Last Updated on December 29, 2022 by Kristin
Planning on renting a car in Japan? Having your own wheels can be a great way to discover the Japanese countryside and sites that lie beyond the biggest urban centers, but there are a few things you should know before setting off on your adventure.
Essential Tips for Renting a Car in Japan
Book from home.
Don’t wait until you get off the plane to rent a vehicle. It will be cheaper to book your car before leaving home.
You need an International Driving Permit.
U.S. residents need to get an International Driving Permit to operate a vehicle in Japan. This document is simply a translated version of your state-issued driver’s license and can be obtained from the AAA.
You’ll drive on the left.
Japan is one of a handful of countries (including the U.K., Ireland, Australia and South Africa) where people drive on the left. The switch can take some getting used to, so consider renting a car after you’ve recovered from jet lag.
English will be limited.
If you don’t speak Japanese, reading road signs and understanding the details of your rental contract will require some extra planning. Make sure to download an English-language navigation app to help find your way around.
Pay for the rental in yen.
You may have the option to pay for the rental in U.S. dollars, but this option will cost you more in the long run. Pay in the local currency to avoid Dynamic Currency Conversion fees.
Liability and damage insurance is included.
Japan’s rental car companies include liability and damage insurance in the contract, but in case of an accident you’ll be responsible for paying the deductible unless you add on a Collision Damage Waiver (CDW). You could also have to pay a non-operation charge the rental company has to take the vehicle out of service.
Get an electronic toll card.
Many Japanese highways have electronic tolls. Foreigners can purchase passes at rental companies that allow you to drive on toll roads for up to two weeks without incurring additional charges. The prices of the passes depend on whether you choose a Japan-wide pass or one for certain regions such as Hokkaido or Kyushu. The passes aren’t cheap—you can expect to pay nearly $200 for a week-long unlimited pass for travel all around Japan, but the price drops to under $100 for a region-specific pass.

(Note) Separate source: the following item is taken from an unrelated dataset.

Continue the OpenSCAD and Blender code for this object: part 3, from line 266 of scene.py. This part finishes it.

Don’t rent a car when you’re in a city.
While a rental car can be great for checking out sites in the countryside, driving in Japanese cities can be difficult for non-Japanese drivers. Instead, plan on using public transit and cabs to get around.

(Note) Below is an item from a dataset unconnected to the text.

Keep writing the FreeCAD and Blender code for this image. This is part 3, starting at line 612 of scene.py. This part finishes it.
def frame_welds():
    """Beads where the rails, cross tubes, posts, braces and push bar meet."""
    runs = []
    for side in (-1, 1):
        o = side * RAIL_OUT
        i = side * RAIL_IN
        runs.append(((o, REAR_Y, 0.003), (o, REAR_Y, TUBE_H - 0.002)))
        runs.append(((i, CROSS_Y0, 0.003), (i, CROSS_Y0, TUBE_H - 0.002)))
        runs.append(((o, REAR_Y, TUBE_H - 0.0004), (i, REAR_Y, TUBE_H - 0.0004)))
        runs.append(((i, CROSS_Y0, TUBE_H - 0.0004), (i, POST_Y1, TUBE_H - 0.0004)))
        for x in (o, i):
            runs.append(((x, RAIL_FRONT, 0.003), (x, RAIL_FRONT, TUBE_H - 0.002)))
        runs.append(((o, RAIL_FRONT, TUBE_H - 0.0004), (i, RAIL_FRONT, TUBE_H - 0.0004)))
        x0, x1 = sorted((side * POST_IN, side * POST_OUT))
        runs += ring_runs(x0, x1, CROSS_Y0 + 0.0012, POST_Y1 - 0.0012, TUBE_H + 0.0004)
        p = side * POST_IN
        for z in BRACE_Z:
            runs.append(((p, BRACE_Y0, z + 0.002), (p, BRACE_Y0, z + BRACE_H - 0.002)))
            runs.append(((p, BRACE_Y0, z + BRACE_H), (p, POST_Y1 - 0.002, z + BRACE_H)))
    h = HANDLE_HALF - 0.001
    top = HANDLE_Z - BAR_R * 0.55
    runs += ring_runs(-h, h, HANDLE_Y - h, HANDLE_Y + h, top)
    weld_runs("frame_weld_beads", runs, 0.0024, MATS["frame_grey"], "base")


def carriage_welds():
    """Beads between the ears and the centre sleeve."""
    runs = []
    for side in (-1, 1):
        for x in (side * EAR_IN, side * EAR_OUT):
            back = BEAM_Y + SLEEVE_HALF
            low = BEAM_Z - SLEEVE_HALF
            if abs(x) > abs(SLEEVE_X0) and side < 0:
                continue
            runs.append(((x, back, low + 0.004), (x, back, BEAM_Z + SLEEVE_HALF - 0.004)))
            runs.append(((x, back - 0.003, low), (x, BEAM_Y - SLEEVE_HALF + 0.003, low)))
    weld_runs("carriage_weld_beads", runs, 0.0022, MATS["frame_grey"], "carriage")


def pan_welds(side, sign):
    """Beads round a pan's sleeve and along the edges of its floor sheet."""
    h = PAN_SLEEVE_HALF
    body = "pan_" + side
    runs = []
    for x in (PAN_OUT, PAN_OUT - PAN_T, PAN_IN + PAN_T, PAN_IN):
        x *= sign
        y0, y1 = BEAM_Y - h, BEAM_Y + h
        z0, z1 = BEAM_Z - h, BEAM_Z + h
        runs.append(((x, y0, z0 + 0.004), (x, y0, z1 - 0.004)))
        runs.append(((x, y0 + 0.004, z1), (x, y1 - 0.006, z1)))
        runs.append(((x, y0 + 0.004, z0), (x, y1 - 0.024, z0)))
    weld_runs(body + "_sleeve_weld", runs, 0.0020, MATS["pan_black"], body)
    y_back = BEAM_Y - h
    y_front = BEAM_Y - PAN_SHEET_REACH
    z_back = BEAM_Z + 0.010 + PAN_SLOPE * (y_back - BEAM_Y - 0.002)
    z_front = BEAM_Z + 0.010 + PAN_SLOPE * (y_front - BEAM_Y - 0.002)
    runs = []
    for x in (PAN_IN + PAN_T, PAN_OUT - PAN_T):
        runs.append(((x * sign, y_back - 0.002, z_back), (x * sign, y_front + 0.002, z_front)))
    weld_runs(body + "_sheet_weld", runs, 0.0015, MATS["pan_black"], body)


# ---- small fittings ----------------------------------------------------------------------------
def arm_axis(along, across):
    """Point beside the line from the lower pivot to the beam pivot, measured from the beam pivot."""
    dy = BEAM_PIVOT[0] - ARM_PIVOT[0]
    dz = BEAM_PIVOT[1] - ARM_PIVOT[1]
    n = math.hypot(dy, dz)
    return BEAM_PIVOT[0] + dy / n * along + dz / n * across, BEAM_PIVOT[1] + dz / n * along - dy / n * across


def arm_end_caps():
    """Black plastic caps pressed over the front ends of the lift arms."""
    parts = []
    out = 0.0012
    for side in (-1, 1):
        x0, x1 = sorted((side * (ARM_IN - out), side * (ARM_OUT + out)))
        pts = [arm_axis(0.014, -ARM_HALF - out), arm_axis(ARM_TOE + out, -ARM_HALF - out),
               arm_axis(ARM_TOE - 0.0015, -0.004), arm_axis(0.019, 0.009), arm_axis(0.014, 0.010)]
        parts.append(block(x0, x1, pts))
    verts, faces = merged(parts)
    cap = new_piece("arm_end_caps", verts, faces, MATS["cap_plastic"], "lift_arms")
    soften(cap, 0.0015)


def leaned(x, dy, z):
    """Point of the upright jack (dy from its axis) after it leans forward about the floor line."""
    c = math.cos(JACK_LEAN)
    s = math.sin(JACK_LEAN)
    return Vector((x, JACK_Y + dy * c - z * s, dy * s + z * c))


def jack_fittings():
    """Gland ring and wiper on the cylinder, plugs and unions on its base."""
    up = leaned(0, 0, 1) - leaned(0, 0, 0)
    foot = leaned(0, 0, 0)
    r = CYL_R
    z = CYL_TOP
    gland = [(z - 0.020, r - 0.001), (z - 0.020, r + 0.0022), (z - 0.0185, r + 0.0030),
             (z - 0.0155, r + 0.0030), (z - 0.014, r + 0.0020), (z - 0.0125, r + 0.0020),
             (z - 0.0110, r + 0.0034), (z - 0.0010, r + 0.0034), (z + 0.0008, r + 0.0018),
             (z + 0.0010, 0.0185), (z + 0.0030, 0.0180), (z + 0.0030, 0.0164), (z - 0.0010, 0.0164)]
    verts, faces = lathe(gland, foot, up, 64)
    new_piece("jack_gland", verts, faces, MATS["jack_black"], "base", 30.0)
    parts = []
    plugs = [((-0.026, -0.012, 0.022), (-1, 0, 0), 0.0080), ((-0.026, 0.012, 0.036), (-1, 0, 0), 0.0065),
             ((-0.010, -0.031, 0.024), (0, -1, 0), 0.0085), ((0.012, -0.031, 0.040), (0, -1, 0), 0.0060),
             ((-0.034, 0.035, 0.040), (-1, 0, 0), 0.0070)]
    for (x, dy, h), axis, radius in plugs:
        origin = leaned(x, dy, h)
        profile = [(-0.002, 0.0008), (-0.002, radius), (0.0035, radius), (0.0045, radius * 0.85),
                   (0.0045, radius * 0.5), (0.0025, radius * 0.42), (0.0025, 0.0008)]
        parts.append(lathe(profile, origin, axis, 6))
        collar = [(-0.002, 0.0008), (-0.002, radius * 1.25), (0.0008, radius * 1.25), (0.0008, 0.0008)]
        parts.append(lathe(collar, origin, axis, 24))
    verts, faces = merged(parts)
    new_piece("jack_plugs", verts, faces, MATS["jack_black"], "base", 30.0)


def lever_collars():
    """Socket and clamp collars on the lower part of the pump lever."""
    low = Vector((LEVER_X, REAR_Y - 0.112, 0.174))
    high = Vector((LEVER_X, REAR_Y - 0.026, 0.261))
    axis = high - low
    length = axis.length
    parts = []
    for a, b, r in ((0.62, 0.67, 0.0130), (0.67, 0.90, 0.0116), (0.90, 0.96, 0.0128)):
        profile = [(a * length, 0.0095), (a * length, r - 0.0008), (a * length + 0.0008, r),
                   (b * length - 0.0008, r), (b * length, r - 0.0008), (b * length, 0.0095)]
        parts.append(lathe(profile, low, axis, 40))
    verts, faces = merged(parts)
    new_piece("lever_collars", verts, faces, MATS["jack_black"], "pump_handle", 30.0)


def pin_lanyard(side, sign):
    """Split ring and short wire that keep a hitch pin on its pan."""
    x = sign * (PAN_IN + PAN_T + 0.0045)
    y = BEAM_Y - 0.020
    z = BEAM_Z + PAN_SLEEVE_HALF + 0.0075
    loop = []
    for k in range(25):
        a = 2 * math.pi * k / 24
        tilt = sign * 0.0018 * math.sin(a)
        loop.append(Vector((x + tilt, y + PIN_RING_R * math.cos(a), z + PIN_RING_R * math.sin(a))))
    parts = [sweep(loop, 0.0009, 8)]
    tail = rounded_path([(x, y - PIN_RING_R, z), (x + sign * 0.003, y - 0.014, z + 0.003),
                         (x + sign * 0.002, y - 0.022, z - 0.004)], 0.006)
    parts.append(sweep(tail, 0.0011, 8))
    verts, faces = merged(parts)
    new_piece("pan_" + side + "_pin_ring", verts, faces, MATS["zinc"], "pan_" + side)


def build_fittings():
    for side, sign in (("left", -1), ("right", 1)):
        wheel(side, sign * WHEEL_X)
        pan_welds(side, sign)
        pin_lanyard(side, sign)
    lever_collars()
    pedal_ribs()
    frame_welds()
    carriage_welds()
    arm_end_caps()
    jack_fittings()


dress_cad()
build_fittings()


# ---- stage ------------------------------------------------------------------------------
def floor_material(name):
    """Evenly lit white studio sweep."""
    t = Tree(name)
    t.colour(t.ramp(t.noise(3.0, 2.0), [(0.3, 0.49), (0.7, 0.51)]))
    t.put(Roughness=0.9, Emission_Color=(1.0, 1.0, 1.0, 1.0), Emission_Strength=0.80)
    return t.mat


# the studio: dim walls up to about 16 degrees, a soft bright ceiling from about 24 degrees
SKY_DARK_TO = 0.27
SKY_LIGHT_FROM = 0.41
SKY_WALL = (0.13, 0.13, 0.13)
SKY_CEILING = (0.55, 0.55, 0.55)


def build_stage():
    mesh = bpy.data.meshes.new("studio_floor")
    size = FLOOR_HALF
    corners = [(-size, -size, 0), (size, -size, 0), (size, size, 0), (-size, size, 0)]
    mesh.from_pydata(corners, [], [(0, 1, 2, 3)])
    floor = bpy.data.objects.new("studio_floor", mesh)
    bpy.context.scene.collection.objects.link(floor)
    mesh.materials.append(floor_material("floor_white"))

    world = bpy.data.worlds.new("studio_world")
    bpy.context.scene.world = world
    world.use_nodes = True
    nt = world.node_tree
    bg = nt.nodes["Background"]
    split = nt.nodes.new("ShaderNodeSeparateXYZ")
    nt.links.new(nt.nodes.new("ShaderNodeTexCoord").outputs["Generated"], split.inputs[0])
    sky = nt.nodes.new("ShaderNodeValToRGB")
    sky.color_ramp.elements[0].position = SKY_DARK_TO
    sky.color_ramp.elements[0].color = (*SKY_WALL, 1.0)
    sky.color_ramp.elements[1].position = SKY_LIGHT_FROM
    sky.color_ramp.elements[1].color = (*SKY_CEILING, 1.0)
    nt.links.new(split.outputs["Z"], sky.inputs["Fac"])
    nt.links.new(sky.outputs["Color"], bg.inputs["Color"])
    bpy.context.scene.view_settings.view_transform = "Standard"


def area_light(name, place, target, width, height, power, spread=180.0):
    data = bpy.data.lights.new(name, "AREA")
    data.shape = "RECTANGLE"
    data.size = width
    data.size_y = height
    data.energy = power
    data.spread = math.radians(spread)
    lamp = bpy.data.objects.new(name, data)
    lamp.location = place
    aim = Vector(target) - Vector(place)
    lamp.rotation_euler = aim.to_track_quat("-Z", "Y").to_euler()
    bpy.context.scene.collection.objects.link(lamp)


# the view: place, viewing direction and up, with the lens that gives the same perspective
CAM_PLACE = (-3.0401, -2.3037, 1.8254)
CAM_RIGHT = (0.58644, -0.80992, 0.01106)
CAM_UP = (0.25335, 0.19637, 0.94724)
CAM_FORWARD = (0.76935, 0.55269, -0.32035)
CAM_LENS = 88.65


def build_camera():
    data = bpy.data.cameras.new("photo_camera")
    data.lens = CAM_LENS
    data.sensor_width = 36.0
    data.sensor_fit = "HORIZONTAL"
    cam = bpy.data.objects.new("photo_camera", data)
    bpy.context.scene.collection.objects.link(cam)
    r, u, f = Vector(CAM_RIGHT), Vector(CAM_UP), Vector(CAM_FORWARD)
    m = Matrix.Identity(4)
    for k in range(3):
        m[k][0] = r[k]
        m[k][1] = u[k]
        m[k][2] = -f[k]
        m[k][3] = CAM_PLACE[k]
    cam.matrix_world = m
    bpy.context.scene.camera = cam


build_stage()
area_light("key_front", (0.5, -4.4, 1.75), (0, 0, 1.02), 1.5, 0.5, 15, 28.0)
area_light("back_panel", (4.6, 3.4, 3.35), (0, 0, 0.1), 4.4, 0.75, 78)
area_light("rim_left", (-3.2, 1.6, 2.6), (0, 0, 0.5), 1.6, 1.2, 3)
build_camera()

Check out regional rental options.
It’s best to do some homework about the rental options and costs before getting to the counter, especially if you don’t have a firm grasp of Japanese. You’ll find local companies with names such as Nippon Rent-a-Car, Toyota Rent a Car and ORIX Rent a Car. Note that while these companies may offer websites in English, you might still have translation issues when going to pick up the car.